Of course, there are two sides to a pick-and-roll. Curry would have a much harder time finding openings and creating mismatches if teams could double him and didn’t have to worry about Green rolling to the rim. Green’s development as a playmaker in the pick-and-roll has been the most important component of the Warriors’ historic run these last two seasons. The only hope for stopping Curry in the pick-and-roll is to double him; at that time the ball then gets swung to Green who faces a 4-on-3 situation against a scrambling defense. His ability to make the right play in these situations leaves opposing defenses with no way to guard the Warriors.

It wasn’t always like this. Early in the 2014-15 season, Green was prone to bad decisions that led to turnovers.

Here, Curry comes around the screen, is immediately doubled, and swings the ball to Green at the top of the key. This version of Green bears almost no resemblance to the man we see dropping triple-doubles regularly; he looks uncomfortable on the catch, and tries to force his way past Jason Terry and Donatas Motiejunas, instead of swinging the ball across to Andre Iguodala. He ends up turning the ball over. This wasn’t an uncommon sight at the beginning of last season.

Against the Pistons in November 2014, Green tries to force an around-the-back pass through two defenders to Bogut at a very short range. The skills were always there for Green; the hard dribble and around-the-back pass look smooth, but the latter doesn’t belong here. It was a process for him last season to get up to speed mentally with his obvious physical and technical gifts, but the results for Steve Kerr and his staff have been tremendous. This exact play now produces a lob over the top as Bogut or Festus Ezeli’s defender rotates to stop Green.

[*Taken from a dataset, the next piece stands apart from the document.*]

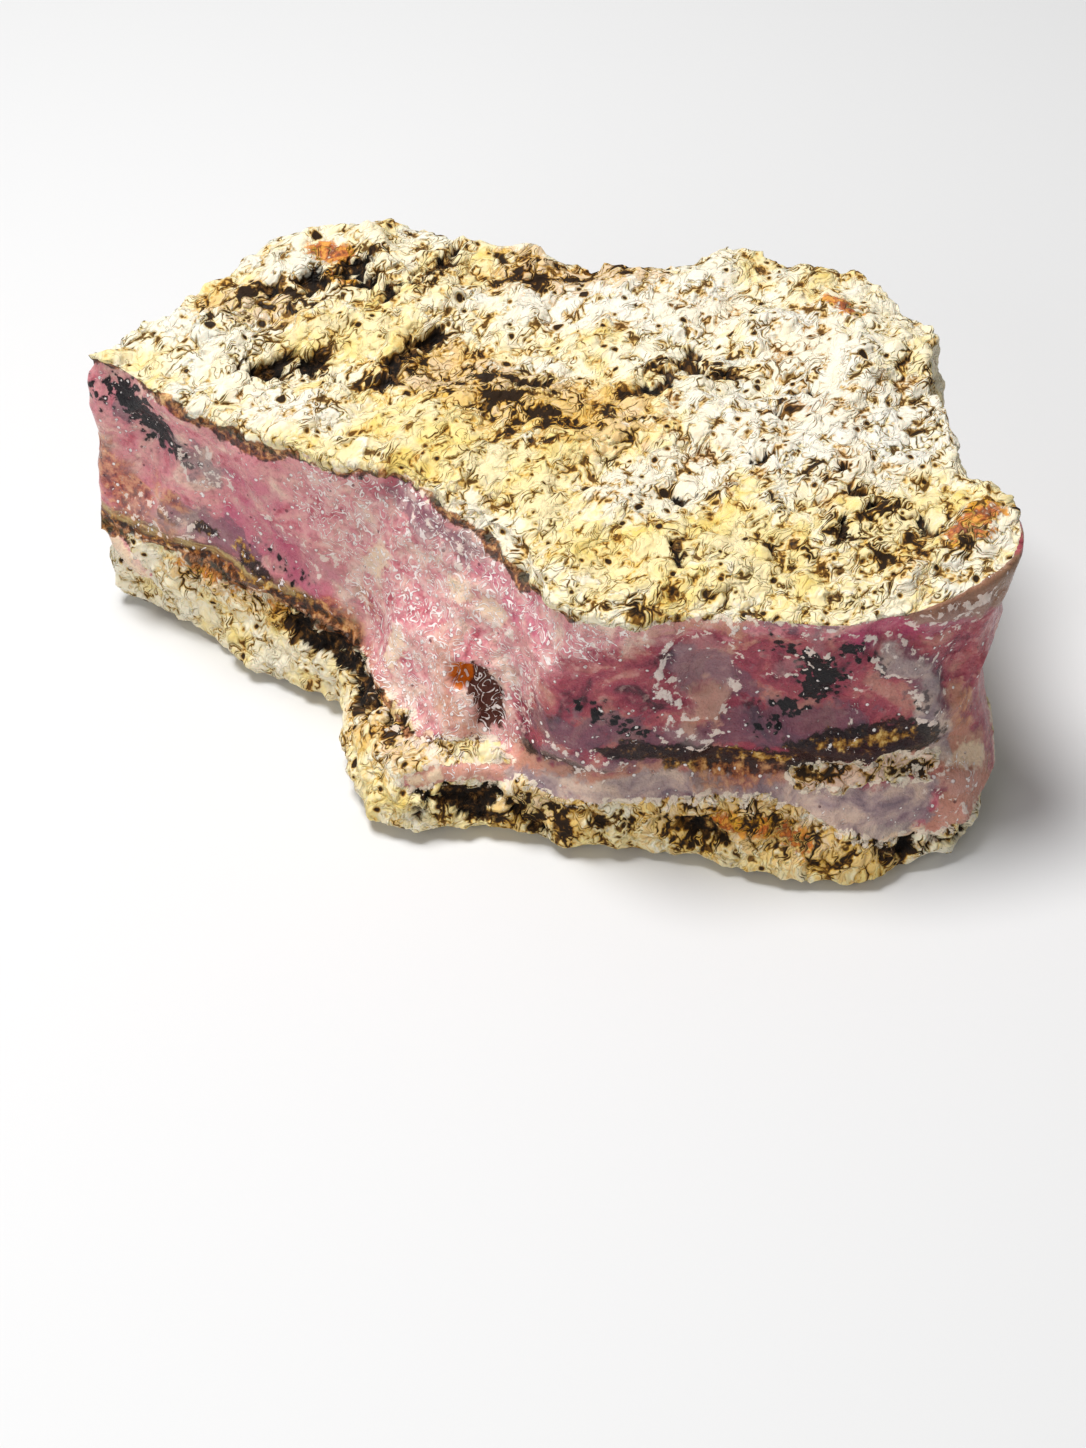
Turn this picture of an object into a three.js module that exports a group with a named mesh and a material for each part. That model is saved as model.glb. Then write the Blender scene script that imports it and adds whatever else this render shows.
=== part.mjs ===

Almost exactly one year later, Green collects a similar pass in a similar position from Curry against the Wolves, takes the same hard dribble toward the rim, but instead floats the ball up over the closing Karl-Anthony Towns to Ezeli at the rim. This big-to-big lob has become a huge part of the Warriors’ offense and has largely replaced Green’s ambitious behind-the-back passes through traffic.

It’s one thing to have time to see the oncoming defender and simply lob it over the top; it’s quite another to catch the pass from Curry, turn, and make the correct read after just one dribble based on the rotations of the defense. Curry’s taken two defenders out of the play briefly, but Green still has to contend with the three other defenders who are all scrambling to cover his options.

Doug McDermott makes the correct defensive play here; it’s his job as the weak-side defender to rotate over and contain Green on the roll since his man in the corner is out of Green’s vision as he catches the ball. Maybe this works against a conventional big man, but Green is anything but conventional at this point. He sees the floor as if there are eyes in the back of his head, and he has gotten so comfortable making every pass as he rolls to the rim that it’s almost not worth sending the weak-side defender to contest him.

Instead of rotating a single defender to the rolling Green, Minnesota rotates Towns toward Green and Andrew Wiggins comes down to defend against the lob to Bogut. In the past, this sort of double rotation might have made Green hesitate and force the pass to the guarded Bogut or try a floater over the bigger Towns, but these days he has no trouble calmly finding the open man in the corner for the wide-open three.

The Green-Curry pick-and-roll is so good because it forces opposing defenses to make impossible choices; it’s all about playing the percentages. Slower big men lay back on Curry because even his three-pointer isn’t worth giving up an open layup (though it’s getting close). Teams double Curry because it’s better to give Green a 4-on-3 than to let Curry have the ball at all. Others still rotate to Green because it’s better to give up the catch-and-shoot three from anyone other than Curry or Thompson than it is to gift the layup to Green rolling down the lane. Golden State has gotten so good that any of those options create insanely efficient offense for them. The defense plays the percentages, yet all percentages seem to work out in Golden State’s favor.